In some instances, the bank will take back all the interest it paid you. Be aware that the CDs offering the highest interest rates usually impose the biggest penalties. But on average the early-withdrawal penalty is less severe. A CD with a maturity of a year or more typically translates into a loss of six months’ worth of interest.
This penalty is caused by another drawback with CDs: Your money is locked away for a specific period. You agreed not to touch it until maturity.
Locking your money away for, say, five years may result in inflation risk. This is what happens when your CD’s APY pays you less the rate of inflation (currently 2.3 percent). It happens. Inflation rates can and do spike well above the average APY offered by standard CDs.

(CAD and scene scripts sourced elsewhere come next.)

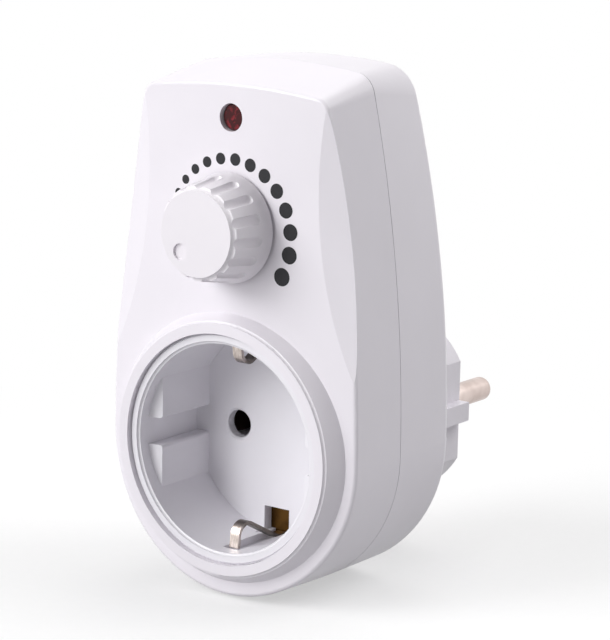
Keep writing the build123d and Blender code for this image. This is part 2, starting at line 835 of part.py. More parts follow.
def board_screws():
    """Four screws that hold the board on its pillars."""
    group = []
    for x, z in board_places():
        screw = rod(board_screw_radius - screw_gap, board_back_y - board_screw_length, board_back_y)
        screw = screw + rod(board_screw_head, board_back_y, board_back_y + board_screw_head_thick)
        group.append(Pos(x, 0, z) * screw)
    return together(group)


def housing_screws():
    """Four long screws through the rear shell's bosses into the cover's."""
    group = []
    for x, z in screw_places():
        head_top = screw_head_thick - screw_seat_depth
        screw = rod(screw_radius, -screw_seat_depth - screw_length, -screw_seat_depth)
        head = rod(screw_head_radius, -screw_seat_depth, head_top)
        for turn in (0, quarter_turn):
            slot = block(2 * cross_reach, head_top - cross_cut, head_top + overrun,
                         -cross_width / 2, cross_width / 2)
            head = head - Rot(0, turn, 0) * slot
        group.append(Pos(x, 0, z) * (screw + head))
    return together(group)


def indicator_lens():
    """Red lens: a cap, hollow behind, with a flange that stops it inside the cover."""
    front = face_y + lens_recess
    flange_rear = inner_face_y + lens_flange
    soft = lens_wall / 2
    inner = lens_radius - lens_wall
    seat = lamp_radius + seat_gap
    return turned([(0, front), (lens_radius - soft, front), (lens_radius, front + soft),
                   (lens_radius, inner_face_y), (lens_flange_radius, inner_face_y),
                   (lens_flange_radius, flange_rear), (seat, flange_rear), (seat, inner_face_y),
                   (inner, inner_face_y), (inner, front + lens_wall), (0, front + lens_wall)], 0, lens_height)


def neon_lamp():
    """Glass pilot lamp seated in the back of the lens."""
    lamp = rod(lamp_radius, inner_face_y, inner_face_y + lamp_length, 0, lens_height)
    nose = [e for e in lamp.edges() if abs(e.center().Y - inner_face_y) < seat_gap]
    return fillet(nose, lens_flange / 2)


def lamp_leads():
    """The lamp's two wires, bent down into the board's top edge."""
    group = []
    start = inner_face_y + lamp_length
    land = board_top - lamp_radius
    for side in (-1, 1):
        x = side * lamp_lead_pitch / 2
        line = FilletPolyline((x, start, lens_height), (x, board_back_y + lamp_radius, lens_height),
                              (x, board_back_y + lamp_radius, land), (x, board_back_y, land),
                              radius=2 * lamp_lead_radius)
        section = Plane(origin=line @ 0, z_dir=line % 0) * Circle(lamp_lead_radius)
        group.append(sweep(section, path=line))
    return together(group)


def heat_sink():
    """Bent aluminium heat sink standing on the board, with a fin turned up at each end."""
    rear = board_back_y + sink_depth
    sink = block(sink_width, board_back_y, rear, sink_z, sink_z + sink_thick, sink_x)
    for hand in (-1, 1):
        x = sink_x + hand * (sink_width - sink_thick) / 2
        sink = sink + block(sink_thick, board_back_y, rear, sink_z, sink_z + sink_fin, x)
    return sink


def triac():
    """Power switch on the heat sink: moulded body, metal tab and three legs in the board."""
    front = board_back_y + 2 * triac_leg
    rear = front + triac_height
    tab_end = min(rear + triac_tab, board_back_y + sink_depth)
    body = block(triac_width, front, rear, sink_z - triac_thick, sink_z, sink_x)
    part = body + block(triac_width, rear, tab_end, sink_z - sink_thick, sink_z, sink_x)
    low = sink_z - (triac_thick + triac_leg) / 2
    for step in (-1, 0, 1):
        x = sink_x + step * triac_leg_pitch
        part = part + block(triac_leg, board_back_y, front, low, low + triac_leg, x)
    return part


def choke_core():
    """Ring core of the suppression choke, lying flat over the board."""
    ring = Circle(choke_outer - winding_thick) - Circle(choke_inner)
    front = board_back_y + winding_thick
    return Pos(choke_x, 0, choke_z) * slab(ring, front, front + choke_length)


def choke_winding():
    """Enamelled wire round the core, one layer, open where its two ends leave."""
    front = board_back_y
    rear = board_back_y + 2 * winding_thick + choke_length
    outer = Circle(choke_outer) - Circle(choke_inner - winding_thick)
    sector = Pos(0, -choke_outer) * Rectangle(2 * choke_inner * math.tan(math.radians(winding_open)) / 2,
                                              2 * choke_outer)
    wrap = slab(outer - sector, front, rear)
    core = slab(Circle(choke_outer - winding_thick) - Circle(choke_inner), front + winding_thick,
                rear - winding_thick)
    return Pos(choke_x, 0, choke_z) * (wrap - core)


def film_capacitor():
    """Boxed film capacitor across the supply."""
    box = block(film_length, board_back_y, board_back_y + film_depth, film_z - film_height / 2,
                film_z + film_height / 2, film_x)
    far = [e for e in box.edges() if e.center().Y > board_back_y + film_edge_radius]
    return fillet(far, film_edge_radius)


def fuse_axis_y():
    """Depth of the fuse's axis over the board."""
    return board_back_y + fuse_stand + fuse_radius


def fuse_glass():
    """Glass tube of the fuse."""
    tube = Cylinder(fuse_radius - clip_wall, fuse_length - 2 * fuse_cap_length)
    return Pos(fuse_x, fuse_axis_y(), fuse_z) * Rot(0, quarter_turn, 0) * tube


def fuse_caps():
    """Metal end caps of the fuse."""
    group = []
    for hand in (-1, 1):
        x = fuse_x + hand * (fuse_length - fuse_cap_length) / 2
        cap = Rot(0, quarter_turn, 0) * Cylinder(fuse_radius, fuse_cap_length)
        group.append(Pos(x, fuse_axis_y(), fuse_z) * cap)
    return together(group)


def fuse_clips():
    """Two spring clips that hold the fuse off the board."""
    group = []
    y = fuse_axis_y()
    low, high = fuse_z - fuse_radius, fuse_z + fuse_radius
    for hand in (-1, 1):
        x = fuse_x + hand * (fuse_length - fuse_cap_length) / 2
        outer = fuse_radius + seat_gap + clip_wall
        body = block(fuse_clip_width, board_back_y, y + fuse_radius / 2, fuse_z - outer, fuse_z + outer, x)
        hole = Rot(0, quarter_turn, 0) * Cylinder(fuse_radius + seat_gap, 2 * fuse_cap_length)
        hole = Pos(x, y, fuse_z) * hole
        mouth = block(2 * fuse_clip_width, y, y + fuse_radius + overrun, low, high, x)
        window = block(2 * fuse_clip_width, board_back_y + clip_wall, y, low, high, x)
        group.append(body - hole - mouth - window)
    return together(group)


def lying_part(radius, length, x, z, hand):
    """Small round component lying along X on the board, with its two bent legs.

    The hand is 1 for the rear side of the board and -1 for its front side.
    """
    face = board_back_y if hand > 0 else board_y
    y = face + hand * (radius + wire_radius)
    body = Pos(x, y, z) * Rot(0, quarter_turn, 0) * Cylinder(radius, length)
    for side in (-1, 1):
        root = x + side * (length / 2 - wire_radius)
        land = x + side * (length / 2 + radius)
        line = FilletPolyline((root, y, z), (land, y, z), (land, face, z), radius=2 * wire_radius)
        section = Plane(origin=line @ 0, z_dir=line % 0) * Circle(wire_radius)
        body = body + sweep(section, path=line)
    return body


def diac():
    """Glass trigger diode on the board's front."""
    return lying_part(diac_radius, diac_length, diac_x, diac_z, -1)


def resistors():
    """Two fixed resistors of the timing network."""
    heights = (resistor_z, resistor_z + resistor_pitch)
    return together([lying_part(resistor_radius, resistor_length, resistor_x, z, 1) for z in heights])


def timing_capacitor():
    """Small disc-shaped timing capacitor standing on the board's front."""
    rear = board_y - wire_radius
    disc = Pos(timing_x, rear - timing_radius, timing_z) * Cylinder(timing_radius, timing_thick)
    for side in (-1, 1):
        x = timing_x + side * timing_radius / 2
        disc = disc + rod(wire_radius, rear - timing_radius, board_y, x, timing_z)
    return disc


def minimum_trimmer():
    """Preset for the lowest brightness, on the board's front beside the potentiometer."""
    body = block(trimmer_width, board_y - trimmer_thick, board_y, trimmer_z - trimmer_width / 2,
                 trimmer_z + trimmer_width / 2, trimmer_x)
    face = board_y - trimmer_thick
    return body + rod(trimmer_screw_radius, face - wire_radius, face, trimmer_x, trimmer_z)


def build():
    nodes = {
        "front_cover": front_cover(),
        "rear_housing": rear_housing(),
        "housing_screws": housing_screws(),
        "socket_insert": socket_insert(),
        "upper_earth_clip": earth_clip(1),
        "lower_earth_clip": earth_clip(-1),
        "earth_bridge": earth_bridge(),
        "plug_earth_top": plug_earth(1),
        "plug_earth_bottom": plug_earth(-1),
        "plug_pin_left": plug_pin(-1),
        "plug_pin_right": plug_pin(1),
        "pin_carrier": pin_carrier(),
        "socket_contact_left": socket_contact(-1),
        "socket_contact_right": socket_contact(1),
        "neutral_strap": neutral_strap(),
        "live_lead": live_lead(),
        "neutral_lead": contact_lead(-1),
        "load_lead": contact_lead(1),
        "control_knob": control_knob(),
        "pot_shaft": pot_shaft(),
        "pot_wiper": pot_wiper(),
        "pot_case": pot_case(),
        "pot_track": pot_track(),
        "pot_terminals": pot_terminals(),
        "circuit_board": circuit_board(),
        "board_screws": board_screws(),
        "indicator_lens": indicator_lens(),
        "neon_lamp": neon_lamp(),
        "lamp_leads": lamp_leads(),
        "heat_sink": heat_sink(),
        "triac": triac(),
        "choke_core": choke_core(),
        "choke_winding": choke_winding(),
        "film_capacitor": film_capacitor(),
        "fuse_glass": fuse_glass(),
        "fuse_caps": fuse_caps(),
        "fuse_clips": fuse_clips(),
        "diac": diac(),
        "resistors": resistors(),
        "timing_capacitor": timing_capacitor(),
        "minimum_trimmer": minimum_trimmer(),
    }
    for name, shape in nodes.items():
        export_step(shape, f"parts/{name}.step")


build()
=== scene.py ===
"""A white plug-in dimmer with an earthed socket, dressed over its CAD frame and set on a pale floor.

All lengths are metres in the frame of the CAD part: X to the right seen from the front, Y back to the
wall, Z up, with the origin on the plug's axis in the plane of the rear face.
"""
import math

import bmesh
import bpy
from bpy.props import FloatProperty, FloatVectorProperty, IntProperty
from mathutils import Matrix, Vector


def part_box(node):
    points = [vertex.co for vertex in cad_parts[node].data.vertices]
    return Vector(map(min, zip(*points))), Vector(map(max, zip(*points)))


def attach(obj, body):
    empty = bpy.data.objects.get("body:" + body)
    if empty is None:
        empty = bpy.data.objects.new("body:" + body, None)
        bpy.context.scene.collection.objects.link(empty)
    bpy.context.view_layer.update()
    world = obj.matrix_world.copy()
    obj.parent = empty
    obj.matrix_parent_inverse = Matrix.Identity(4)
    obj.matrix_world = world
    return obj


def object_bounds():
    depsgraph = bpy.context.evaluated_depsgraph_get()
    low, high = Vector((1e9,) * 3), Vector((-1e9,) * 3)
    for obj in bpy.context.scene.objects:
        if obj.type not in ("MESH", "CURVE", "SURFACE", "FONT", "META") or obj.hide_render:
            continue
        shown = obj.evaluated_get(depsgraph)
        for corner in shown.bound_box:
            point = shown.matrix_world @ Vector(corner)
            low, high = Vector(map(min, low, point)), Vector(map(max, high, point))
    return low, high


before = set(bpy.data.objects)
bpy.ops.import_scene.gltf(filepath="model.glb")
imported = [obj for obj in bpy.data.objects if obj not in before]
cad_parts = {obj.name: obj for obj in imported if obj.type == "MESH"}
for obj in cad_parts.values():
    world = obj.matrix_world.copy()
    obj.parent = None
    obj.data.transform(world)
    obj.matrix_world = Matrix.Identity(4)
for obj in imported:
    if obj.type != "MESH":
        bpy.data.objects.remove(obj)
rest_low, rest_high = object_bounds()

bl_info = {
    "name": "Plug-in Dimmer Dressing",
    "version": (1, 2, 0),
    "blender": (4, 5, 0),
    "location": "View3D > Sidebar > Dimmer",
    "description": "Dresses the CAD frame of a plug-in dimmer and lights it on a pale floor",
    "category": "Object",
}

MM = 0.001

# What Blender is told about every property that is a length, an angle, a share or a colour.
LENGTH = {"subtype": "DISTANCE", "unit": "LENGTH"}
ANGLE = {"subtype": "ANGLE", "unit": "ROTATION"}
SHARE = {"subtype": "FACTOR", "min": 0.0, "max": 1.0}
COLOUR = {"subtype": "COLOR", "size": 4, "min": 0.0, "max": 1.0}

# The camera's target: the point of the dimmer that lies in the middle of the photograph.
AIM = Vector((19.013, -34.0, 26.893)) * MM
# Height in pixels of the photograph that the camera repeats, and of the camera's sensor in millimetres.
PHOTO_HEIGHT = 640
SENSOR_HEIGHT = 36.0

# Soft lamps: name, place in metres, edge length in metres, power in watts.
LAMPS = (
    ("key_left", (-0.70, -0.95, 0.75), 0.8, 11.2),
    ("key_frontal", (-0.40, -1.15, 0.40), 0.6, 5.6),
    ("rear_right_high", (0.75, 0.50, 0.95), 0.8, 8.0),
    ("top_back", (-0.10, 0.45, 1.15), 0.8, 4.6),
)
# Strength of the pale light that reaches the dimmer from all round, where 1 would be white.
ROOM_STRENGTH = 0.145
WHITE = (1.0, 1.0, 1.0, 1.0)


def hex_linear(code):
    """Linear colour of an sRGB hex code such as EDEEF0."""
    out = []
    for at in (0, 2, 4):
        part = int(code[at:at + 2], 16) / 255
        out.append(part / 12.92 if part <= 0.04045 else ((part + 0.055) / 1.055) ** 2.4)
    return (*out, 1.0)


def tones(dark, light):
    """Linear colours of the two hex codes that a finish runs between."""
    return hex_linear(dark), hex_linear(light)


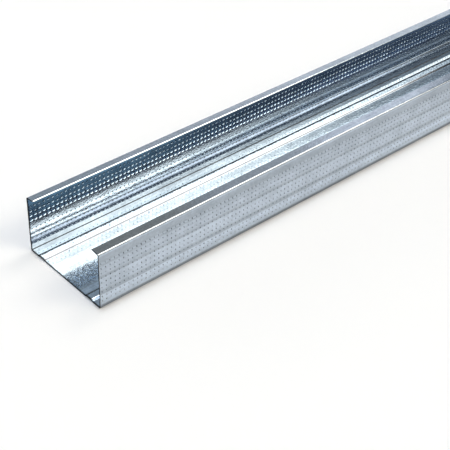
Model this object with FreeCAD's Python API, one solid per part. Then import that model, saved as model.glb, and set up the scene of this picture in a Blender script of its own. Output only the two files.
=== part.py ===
# Cold-rolled steel stud: one length of lipped C channel, lying on its web with the open side up.
# X runs along the stud, Y across the web and Z up the flanges, in millimetres.
# The origin is on the floor, under the middle of the stud.

import FreeCAD, Part
import math
import os

# Stock
stud_length = 2600.0
web_width = 88.8
flange_height = 50.0
lip_length = 8.5
lip_rise_degrees = 5.5
sheet_thickness = 0.8
bend_inside_radius = 0.5

# Two grooves along the web, which stand up as ribs inside the channel
rib_from_flange = 14.4
rib_width = 9.4
rib_top_width = 4.8
rib_height = 1.0
rib_bend_radius = 1.0

# Each flange stands a little inward at its foot, then leans out to its full width
flange_foot_height = 5.6
flange_foot_inset = 0.35
flange_lean_height = 3.4

# Shallow creases along the outside of each flange, evenly spaced above its foot
first_crease_above_foot = 3.9
crease_spacing = 14.35
crease_lower_side = 0.8
crease_upper_side = 4.2
crease_depth = 0.12
crease_radius = 2.0

# Worked out from the sizes above
half_sheet = sheet_thickness / 2
bend_middle_radius = bend_inside_radius + half_sheet
bend_outside_radius = bend_inside_radius + sheet_thickness
flange_middle = web_width / 2 - half_sheet
foot_middle = flange_middle - flange_foot_inset
foot_top = flange_foot_height + flange_lean_height
section_x = -stud_length / 2


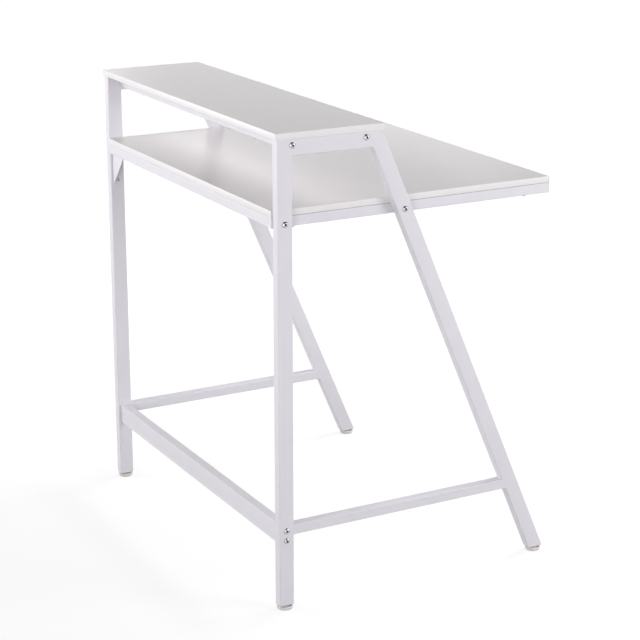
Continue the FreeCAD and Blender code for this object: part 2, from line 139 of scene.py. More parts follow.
class LadderDeskFasteners(bpy.types.PropertyGroup):
    """Socket bolts and pan-head screws."""

    bolt_head: length_setting("Bolt head", "Diameter of a bolt's head", 12.0)
    bolt_dome: length_setting("Bolt dome", "Height of a bolt's head", 3.0)
    bolt_socket: length_setting("Bolt socket", "Hexagon socket across its flats", 4.0)
    screw_head: length_setting("Screw head", "Diameter of a screw's head", 8.0)
    screw_dome: length_setting("Screw dome", "Height of a screw's head", 2.5)
    low_dome: length_setting("Low dome", "Height of the heads under the shelf", 1.2)
    turns: IntProperty(
        name="Facets",
        description="Facets round a turned piece",
        default=48,
        min=12,
        max=128,
    )


class LadderDeskFeet(bpy.types.PropertyGroup):
    """Levelling feet."""

    shadow_gap: length_setting("Shadow gap", "Height from the pad's rim to the tube's cut end", 1.0)
    lower_edge: length_setting("Lower edge", "Radius of the pad's lower edge", 2.8)
    upper_edge: length_setting("Upper edge", "Radius of the pad's upper edge", 0.9)
    rim: length_setting("Rim", "Thickness of the pad's rim", 2.0)
    thread_pitch: length_setting("Thread pitch", "Pitch of the levelling screw's thread", 1.25)


class LadderDeskStage(bpy.types.PropertyGroup):
    """Floor, lamps and camera."""

    floor: colour_setting("Floor", "Colour of the studio floor", "#A0A0A0")
    near_glow: strength_setting("Near glow", "White added to the floor near the desk", 0.71, 1.0)
    far_glow: strength_setting("Far glow", "White added to the floor far away", 1.0, 1.0)
    wall_light: strength_setting("Wall light", "Light from the room at the horizon", 1.48, 4.0)
    ceiling_light: strength_setting("Ceiling light", "Light from the room high up", 0.0, 4.0)
    focal_length: FloatProperty(
        name="Focal length",
        description="Focal length in millimetres on a 36 mm sensor",
        default=103.44,
        min=20.0,
        max=300.0,
    )


SETTINGS = {
    "ladder_desk_finish": LadderDeskFinish,
    "ladder_desk_welds": LadderDeskWelds,
    "ladder_desk_boards": LadderDeskBoards,
    "ladder_desk_fasteners": LadderDeskFasteners,
    "ladder_desk_feet": LadderDeskFeet,
    "ladder_desk_stage": LadderDeskStage,
}


# --- Places read from the frame ---


def centre_of(node):
    """Middle of a node's box."""
    low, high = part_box(node)
    return (low + high) / 2.0


post_low, post_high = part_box("right_rear_post")
leg_low, leg_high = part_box("right_front_leg")
inner_face = post_low.x
outer_face = post_high.x
tube_centre = (inner_face + outer_face) / 2.0
frame_top = post_high.z
tube_end = post_low.z
front_foot = centre_of("right_front_foot_pad").y
rear_foot = centre_of("right_rear_foot_pad").y
leg_level_depth = 2.0 * (front_foot - leg_low.y)
leg_slope = (leg_high.y - leg_low.y - leg_level_depth) / (frame_top - tube_end)


def leg_rear_at(height):
    """Y of the leg's rear face at a height."""
    return leg_high.y - (frame_top - height) * leg_slope


def bolt_centres():
    """(y, z) of each bolt in a side frame, by the group that it belongs to."""
    rear_rail, front_rail = centre_of("shelf_rear_rail"), centre_of("shelf_front_rail")
    desktop = centre_of("desktop_rear_rail").z
    leg = leg_rear_at(desktop) - leg_level_depth / 2.0
    stretcher = centre_of("lower_stretcher").z
    half_pitch = 10.0 * MM
    return {
        "shelf_bolts": ((rear_rail.y, rear_rail.z), (front_rail.y, front_rail.z)),
        "desktop_bolts": ((rear_foot, desktop), (leg, desktop)),
        "stretcher_bolts": [(rear_foot, stretcher + sign * half_pitch) for sign in (1, -1)],
    }


# --- Shared steps ---


def add_node(tree, kind, inputs=None, **settings):
    """Adds one shader node. A socket among the inputs is linked, any other value is set."""
    node = tree.nodes.new(kind)
    for name, value in settings.items():
        setattr(node, name, value)
    for name, value in (inputs or {}).items():
        if isinstance(value, bpy.types.NodeSocket):
            tree.links.new(value, node.inputs[name])
        else:
            node.inputs[name].default_value = value
    return node


def rgba(colour):
    """A colour with full alpha, as sockets take it."""
    return (*colour, 1.0)


def new_material(name):
    """An empty material, its node tree and the positions that its grain follows."""
    material = bpy.data.materials.new(name)
    material.use_nodes = True
    tree = material.node_tree
    tree.nodes.clear()
    return material, tree, add_node(tree, "ShaderNodeTexCoord").outputs["Object"]


def close_material(tree, shader_inputs):
    """Adds the surface shader and the output."""
    shader = add_node(tree, "ShaderNodeBsdfPrincipled", shader_inputs)
    add_node(tree, "ShaderNodeOutputMaterial", {"Surface": shader.outputs["BSDF"]})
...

Keep in mind that with inflation, your savings lose their purchasing power over time if your APY gains don’t outperform the rate of inflation.
One of the Best Savings Tools
In other columns, I’ve have discussed the pros and cons of savings accounts and money market accounts, and how these savings tools compare with CDs. No doubt, CDs offer the best interest rates. But do you want to wall off access to your money for a few years?
I’m a big fan of parking your cash in both savings accounts and CDs.
Back in mid-2000s, when interest rates hovered around five percent for your standard online savings account, I decided to take a portion of my savings to purchase a couple of short-term CDs (no laddering) that paid higher rates. I figured it made no sense to keep some of my money in a lower-paying savings account.
I had no plans to spend nor invest that money in the stock market for at least a year, so I stuck to this plan for about two years. However, I eventually pulled the plug when interest rates began to retreat during the Financial Crisis of 2008–2009. The S&P 500 Index had fallen 50 percent, so depressed stocks seemed like a great place to invest some of my savings.
But now, interest rates today are rising again after a 10-year lull, as the stock market’s prospects start to dim. CDs would seem like a sensible and smart place to park your cash for the time being.